Of course, it does not have to be like this: we elected this government and we can unelect them. We cannot rely on this government to self-destruct. I was one of those who naively thought that they might do so from opposition and that the kinder and gentler and more moderate face of the Liberal Party might be revealed. It was unlikely then, and I think it is impossible now. What we need over coming years is old-fashioned organising to swing the pendulum back very, very hard. The only way to do that is to unite the disparate parts of civil society in opposition to the extremists that are running the show today.

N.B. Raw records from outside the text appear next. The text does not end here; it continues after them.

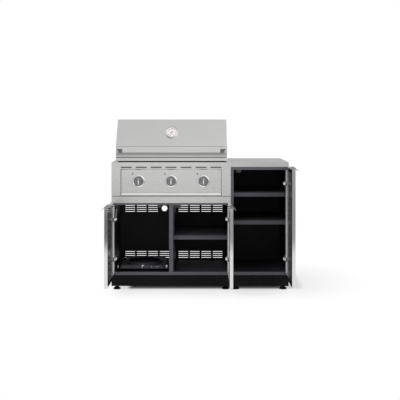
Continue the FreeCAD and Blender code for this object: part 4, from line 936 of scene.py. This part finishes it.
def side_panel_rivets():
    """Rivets where each side panel is joined to the floor and the top rail."""
    rivets = Builder()
    for name, normal in (("grill_cabinet_sides", -1), ("side_cabinet_sides", 1)):
        low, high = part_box(name)
        x = low.x if normal < 0 else high.x
        for share in (0.12, 0.5, 0.88):
            y = low.y + (high.y - low.y) * share
            rivets.rivet(Vector((x, y, low.z + 12 * MM)), (normal, 0, 0), 3.4)
    rivets.piece("side_panel_rivets", "slate", "cabinet", "slate_coat")


def pivot_bracket_screws():
    """Screws that hold the hood's brackets to the deck."""
    screws = Builder()
    for low, high in islands(NODES["hood_pivot_brackets"]):
        foot_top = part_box("grill_deck")[1].z + 2 * MM
        outward = -1 if low.x < -0.2 else 1
        outer_x = low.x if outward < 0 else high.x
        for y in (low.y + 9 * MM, high.y - 9 * MM):
            screws.button_screw(Vector((outer_x - outward * 7 * MM, y, foot_top)), (0, 0, 1), 3.4)
    screws.piece("pivot_bracket_screws", "zinc", "cabinet", "bright_steel")


def levelling_feet():
    """Feet as real ones: a moulded pad, a plated hex collar and a threaded stem."""
    for number in range(1, 9):
        node = "levelling_foot_" + str(number)
        low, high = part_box(node)
        centre = (low + high) / 2
        base = Vector((centre.x, centre.y, low.z))
        radius = (high.x - low.x) / 2 / MM
        height = (high.z - low.z) / MM
        pad = Builder()
        pad.lathe(base, (0, 0, 1), [
            (0.0, 0.0), (radius - 1.0, 0.0), (radius, 1.0), (radius, 6.0), (radius - 0.9, 7.6),
            (radius - 3.0, 9.4), (radius - 6.0, 12.0), (radius - 8.5, 15.0), (14.5, 16.4), (12.5, 16.9),
            (0.0, 16.9),
        ], 48)
        piece = pad.piece("foot_pad_" + str(number), "rubber_and_painted_shade", "foot_" + str(number), "black_plastic")
        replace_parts(piece, node)
        stem = Builder()
        stem.lathe(base, (0, 0, 1), [(8.6, 16.0, True), (8.6, 18.4, True), (5.0, 18.7, True)], 24)
        profile = [(4.0, 16.0)]
        turns = int((height - 19.0) / 1.5)
        for i in range(turns):
            z = 19.0 + 1.5 * i
            profile += [(4.1, z), (4.9, z + 0.6), (4.9, z + 0.9), (4.1, z + 1.5)]
        profile += [(3.4, height), (0.0, height)]
        stem.lathe(base, (0, 0, 1), profile, 20)
        stem.piece("foot_stem_" + str(number), "dark_steel_and_painted_shade", "foot_" + str(number), "bright_steel")


def make_camera():
    """Level camera with the photograph's horizon and scale."""
    data = bpy.data.cameras.new("camera")
    data.sensor_width = SENSOR_WIDTH
    data.lens = PHOTO_FOCAL * SENSOR_WIDTH / PHOTO_SIZE
    data.shift_y = -(PHOTO_SIZE / 2 - PHOTO_HORIZON) / PHOTO_SIZE
    camera = new_object("camera", data)
    camera.location = (0.0, FRONT_Y - CAMERA_TO_FRONT, CAMERA_HEIGHT)
    camera.rotation_euler = (math.radians(90), 0, 0)
    bpy.context.scene.camera = camera


def area_light(name, place, target, size, power):
    """A soft rectangular lamp aimed at a point."""
    data = bpy.data.lights.new(name, "AREA")
    data.shape = "RECTANGLE"
    data.size, data.size_y = size
    data.energy = power
    lamp = new_object(name, data)
    lamp.location = place
    lamp.visible_glossy = False
    lamp.rotation_euler = (Vector(target) - Vector(place)).to_track_quat("-Z", "Y").to_euler()


def make_lights():
    """Plain soft studio light: two large lamps before the object and one above."""
    middle = (0, 0, 0.6)
    area_light("key", (-1.8, -3.6, 3.0), middle, (2.4, 2.0), 60)
    area_light("fill", (2.6, -3.2, 2.2), middle, (2.4, 2.0), 46)
    area_light("top", (0.0, 0.2, 3.6), middle, (3.0, 2.4), 40)


def ramp(tree, value, stops):
    """A grey ramp: value from -1 to 1 against brightness, which comes out divided by RAMP_SCALE."""
    ramp_node = add_node(tree, "ShaderNodeValToRGB", Fac=ranged(tree, value, -1.0, 1.0))
    elements = ramp_node.color_ramp.elements
    while len(elements) < len(stops):
        elements.new(0.5)
    for element, (place, level) in zip(elements, stops):
        element.position = (place + 1) / 2
        element.color = (level / RAMP_SCALE, level / RAMP_SCALE, level / RAMP_SCALE, 1)
    return ramp_node.outputs["Color"]


def patch(tree, direction, toward, level, edge, base=0.0):
    """A round patch in one direction of the surroundings: its level inside, the base outside."""
    along = add_node(tree, "ShaderNodeVectorMath", Vector=direction)
    along.operation = "DOT_PRODUCT"
    along.inputs[1].default_value = Vector(toward).normalized()
    return ranged(tree, along.outputs["Value"], *edge, base, level, "SMOOTHSTEP")


def make_world():
    """White surroundings for the camera and through glass, studio walls in metal, plain fill for the rest."""
    world = bpy.data.worlds.new("studio")
    bpy.context.scene.world = world
    world.use_nodes = True
    tree = world.node_tree
    tree.nodes.clear()
    path = tree.nodes.new("ShaderNodeLightPath")
    place = tree.nodes.new("ShaderNodeTexCoord")
    split = add_node(tree, "ShaderNodeSeparateXYZ", Vector=place.outputs["Generated"])
    walls = product(tree, ramp(tree, split.outputs["Z"], ROOM_BY_HEIGHT),
                    ramp(tree, split.outputs["Y"], ROOM_BY_DEPTH))
    walls = product(tree, walls, ramp(tree, split.outputs["X"], ROOM_BY_SIDE))
    walls = product(tree, walls, RAMP_SCALE ** 3)
    walls = product(tree, walls, patch(tree, place.outputs["Generated"], *DARK_CARD, base=1.0))
    for softbox in SOFTBOXES:
        walls = maths(tree, "ADD", walls, patch(tree, place.outputs["Generated"], *softbox))
    fill = add_node(tree, "ShaderNodeBackground", Color=(1, 1, 1, 1), Strength=WORLD_LEVEL)
    shine = add_node(tree, "ShaderNodeBackground", Color=(1, 1, 1, 1), Strength=walls)
    white = add_node(tree, "ShaderNodeBackground", Color=(1, 1, 1, 1), Strength=1.0)
    glossy = add_node(tree, "ShaderNodeMixShader", Fac=path.outputs["Is Glossy Ray"])
    tree.links.new(fill.outputs[0], glossy.inputs[1])
    tree.links.new(shine.outputs[0], glossy.inputs[2])
    seen = maths(tree, "MAXIMUM", path.outputs["Is Camera Ray"], path.outputs["Is Transmission Ray"])
    final = add_node(tree, "ShaderNodeMixShader", Fac=seen)
    tree.links.new(glossy.outputs[0], final.inputs[1])
    tree.links.new(white.outputs[0], final.inputs[2])
    out = tree.nodes.new("ShaderNodeOutputWorld")
    tree.links.new(final.outputs[0], out.inputs["Surface"])


def seen_or_mirrored(tree):
    """One for rays that the camera, metal or glass sends out, nothing for the rest."""
    path = tree.nodes.new("ShaderNodeLightPath")
    found = path.outputs["Is Camera Ray"]
    for name in ("Is Glossy Ray", "Is Transmission Ray"):
        found = maths(tree, "MAXIMUM", found, path.outputs[name])
    return found


def floor_strength(tree, split):
    """White to the camera. In metal, the bright sweep before the object and the darker studio beyond it."""
    ahead = ranged(tree, split.outputs["Y"], FRONT_Y, FRONT_Y - FLOOR_REACH, -1.0, 1.0)
    band = ramp(tree, ahead, [(2 * d / FLOOR_REACH - 1, level) for d, level in FLOOR_BAND])
    aside = split.outputs["X"]
    far_right = product(tree, ranged(tree, aside, *FAR_RIGHT_FROM_X),
                        ranged(tree, ahead, *FAR_RIGHT_FROM_AHEAD))
    dark = maths(tree, "MAXIMUM", product(tree, band, RAMP_SCALE), far_right)
    dim = ranged(tree, aside, *FLOOR_DARK_FROM_X, *FLOOR_DARK)
    mirrored = add_node(tree, "ShaderNodeMix", Factor=dark, A=FLOOR_BRIGHT, B=dim)
    path = tree.nodes.new("ShaderNodeLightPath")
    strength = add_node(tree, "ShaderNodeMix", Factor=path.outputs["Is Glossy Ray"], A=1.0,
                        B=mirrored.outputs["Result"])
    return strength.outputs["Result"]


def floor_material():
    """Pale matt floor under and beside the object that soon turns into the white surroundings."""
    material = bpy.data.materials.new("studio_floor")
    material.use_nodes = True
    tree = material.node_tree
    tree.nodes.clear()
    place = tree.nodes.new("ShaderNodeTexCoord")
    split = add_node(tree, "ShaderNodeSeparateXYZ", Vector=place.outputs["Object"])
    low, high = CAD_BOX
    sides = (("X", -1, low.x + FLOOR_LEFT[0], FLOOR_LEFT[1]),
             ("X", 1, high.x + FLOOR_RIGHT[0], FLOOR_RIGHT[1]),
             ("Y", -1, FRONT_Y + FLOOR_UNDER, 1.0), ("Y", 1, high.y, 1.0))
    outside = []
    for axis, way, edge, scale in sides:
        beyond = maths(tree, "MULTIPLY_ADD", split.outputs[axis], way * scale, -way * edge * scale)
        beyond.node.use_clamp = True
        outside.append(beyond)
    flat = add_node(tree, "ShaderNodeCombineXYZ", X=maths(tree, "ADD", *outside[:2]),
                    Y=maths(tree, "ADD", *outside[2:]))
    distance = tree.nodes.new("ShaderNodeVectorMath")
    distance.operation = "LENGTH"
    tree.links.new(flat.outputs[0], distance.inputs[0])
    end = FLOOR_FADE[-1][0]
    off = ranged(tree, distance.outputs["Value"], 0.0, end, -1.0, 1.0)
    fade = ramp(tree, off, [(2 * d / end - 1, level) for d, level in FLOOR_FADE])
    fade = product(tree, fade, RAMP_SCALE)
    matt = add_node(tree, "ShaderNodeBsdfDiffuse", Color=(0.92, 0.92, 0.92, 1))
    white = add_node(tree, "ShaderNodeEmission", Color=(1, 1, 1, 1), Strength=floor_strength(tree, split))
    mix = add_node(tree, "ShaderNodeMixShader", Fac=product(tree, fade, seen_or_mirrored(tree)))
    tree.links.new(matt.outputs[0], mix.inputs[1])
    tree.links.new(white.outputs[0], mix.inputs[2])
    out = tree.nodes.new("ShaderNodeOutputMaterial")
    tree.links.new(mix.outputs[0], out.inputs["Surface"])
    return material


def make_floor():
    """Round floor that isn't part of the object."""
    mesh = bmesh.new()
    bmesh.ops.create_circle(mesh, cap_ends=True, segments=96, radius=30.0)
    data = bpy.data.meshes.new("floor")
    mesh.to_mesh(data)
    mesh.free()
    data.materials.append(floor_material())
    new_object("floor", data)


dress_frame()
for knob in KNOBS:
    knob_pieces(knob)
knob_bezel_pieces()
burner_marks()
thermometer_pieces()
panel_trim()
hood_lip_pieces()
hood_bumpers()
hinge_screws()
hinge_dampers()
door_hem_strips()
catch_pieces()
tray_fasteners()
side_panel_rivets()
pivot_bracket_screws()
levelling_feet()
make_camera()
make_lights()
make_world()
make_floor()
bpy.context.scene.view_settings.view_transform = "Standard"
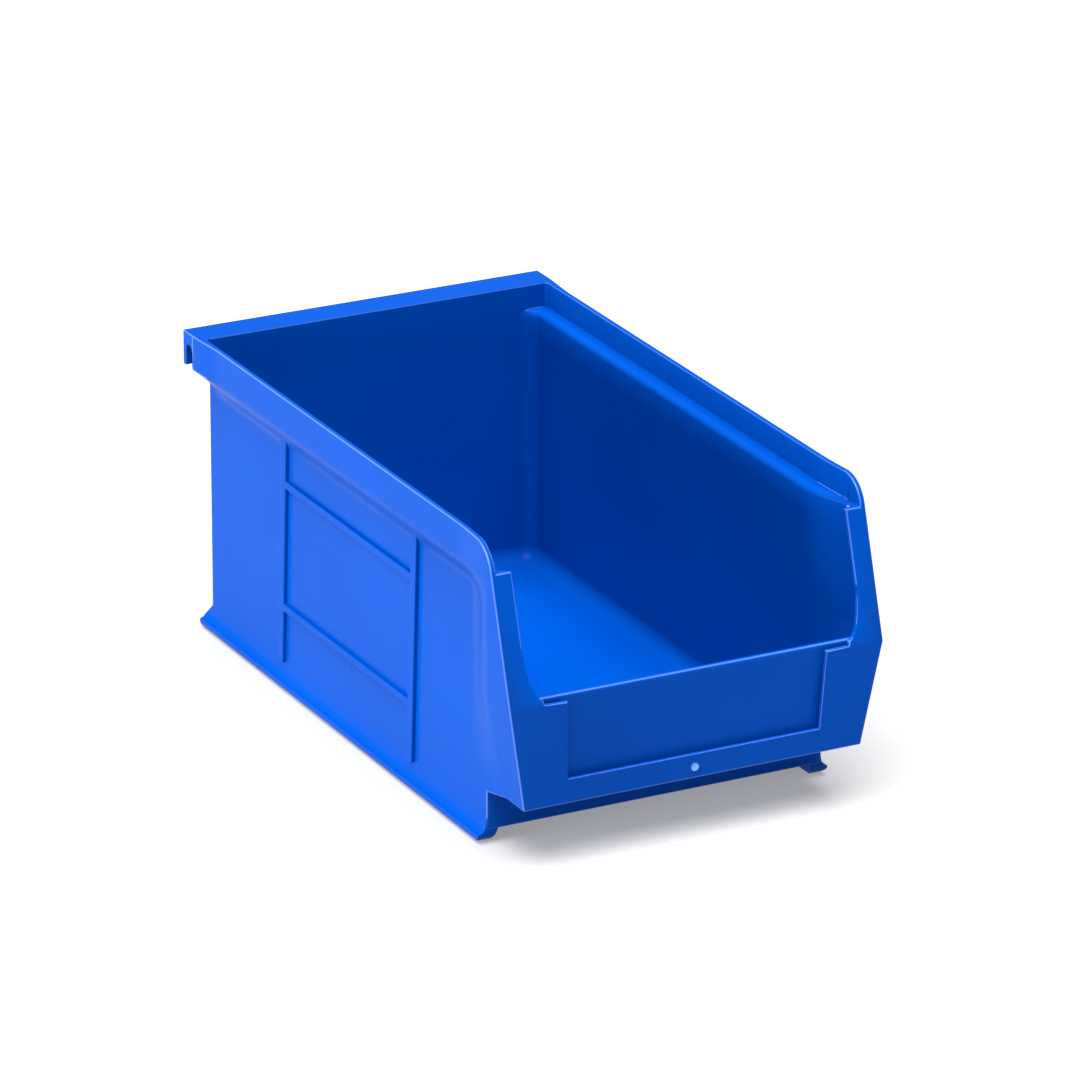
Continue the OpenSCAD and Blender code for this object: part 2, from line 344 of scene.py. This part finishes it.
# the label pocket: the window, the tops of the lips and the slot behind them
label_lo, label_hi = corners_of("right_label_lip")
window_x = label_lo.x
window_z = label_lo.z
window_taper = 1.3 * mm
slot_x = window_x + 11 * mm
slot_top = kink_z + 2.5 * mm
pocket_depth = wall + label_gap
combine(body, pocket_cut("window", [
    (window_x - window_taper, window_z), (window_x, kink_z), (window_x, kink_z + 8 * mm)],
    -clear, pocket_depth), "DIFFERENCE")
combine(body, pocket_cut("lip_tops", [
    (slot_x - 2 * mm, label_hi.z), (slot_x - 1.5 * mm, slot_top)],
    -clear, pocket_depth), "DIFFERENCE")
combine(body, pocket_cut("slot", [
    (slot_x, window_z - 2 * mm), (slot_x, kink_z), (slot_x, slot_top)],
    wall, pocket_depth), "DIFFERENCE")

# the hanging channel behind the rear wall, and the arched notch at each end of it
channel_top = corners_of("rear_rim")[0].z
channel_x = half - 2.5 * mm
notch_height = 9 * mm
combine(body, block("channel", (-side_lo.x, wall_hi.y, -mm),
                    (side_lo.x, lip_lo.y, channel_top)), "DIFFERENCE")
combine(body, block("channel_ends", (-channel_x, rear_edge, lip_lo.z - mm),
                    (channel_x, lip_lo.y, channel_top)), "DIFFERENCE")
combine(body, block("channel_sides", (-channel_x, wall_hi.y, ledge_z),
                    (channel_x, rear_edge + mm, channel_top)), "DIFFERENCE")
notch_r = (lip_lo.y - rear_edge) / 2
notch = arc(rear_edge + notch_r, lip_lo.z + notch_height - notch_r, notch_r, 0, 180, 12)
notch = [(lip_lo.y, lip_lo.z - mm)] + notch + [(rear_edge, lip_lo.z - mm)]
combine(body, across("notches", -half - mm, half + mm, notch), "DIFFERENCE")

# the small radius that every moulded edge has; its strips take the second finish, a lighter blue
# that is a painted highlight
shortest_edge = 0.22 * mm
edge_radius = 0.45 * mm
bm = bmesh.new()
bm.from_mesh(body.data)
bmesh.ops.remove_doubles(bm, verts=bm.verts, dist=shortest_edge)
bmesh.ops.dissolve_limit(bm, angle_limit=math.radians(0.4), verts=bm.verts, edges=bm.edges,
                         use_dissolve_boundaries=False, delimit=set())
bm.to_mesh(body.data)
bm.free()
edges = body.modifiers.new("edges", "BEVEL")
edges.width = edge_radius
edges.segments = 2
edges.limit_method = "ANGLE"
edges.angle_limit = math.radians(32)
edges.use_clamp_overlap = False
# the bevel strips take the lighter finish, a painted edge highlight
edges.material = 1
body.data.materials.clear()
body.data.materials.append(None)
body.data.materials.append(None)
apply_modifiers(body)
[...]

Five months on and I think Australia is suffering from a remarkable case of political buyer's regret. That is what the polling seems to be showing. We do not have time for your government to get it, to rediscover that renewable energy—even as you have managed to preside over the implosion of the skilled manufacturing sector in this country—and that affordable, sustainable modular housing and that affordable, locally fabricated, renewable energy plants may be the answer staring you right in the face for skilled manufacturing employment in this country. I am not sure we have time to wait around for you to get it. We are going to need to drive the renewable transition despite this government, not because of it. So if there is a by-election in Western Australia, by all means send your Prime Minister to WA, and we will put federal politics through a Western Australian lens. It is very, very rare, as you will know, Mr Deputy President, that that happens. Then we will find out just what people are thinking about the damage that you have done in the last short 157 days.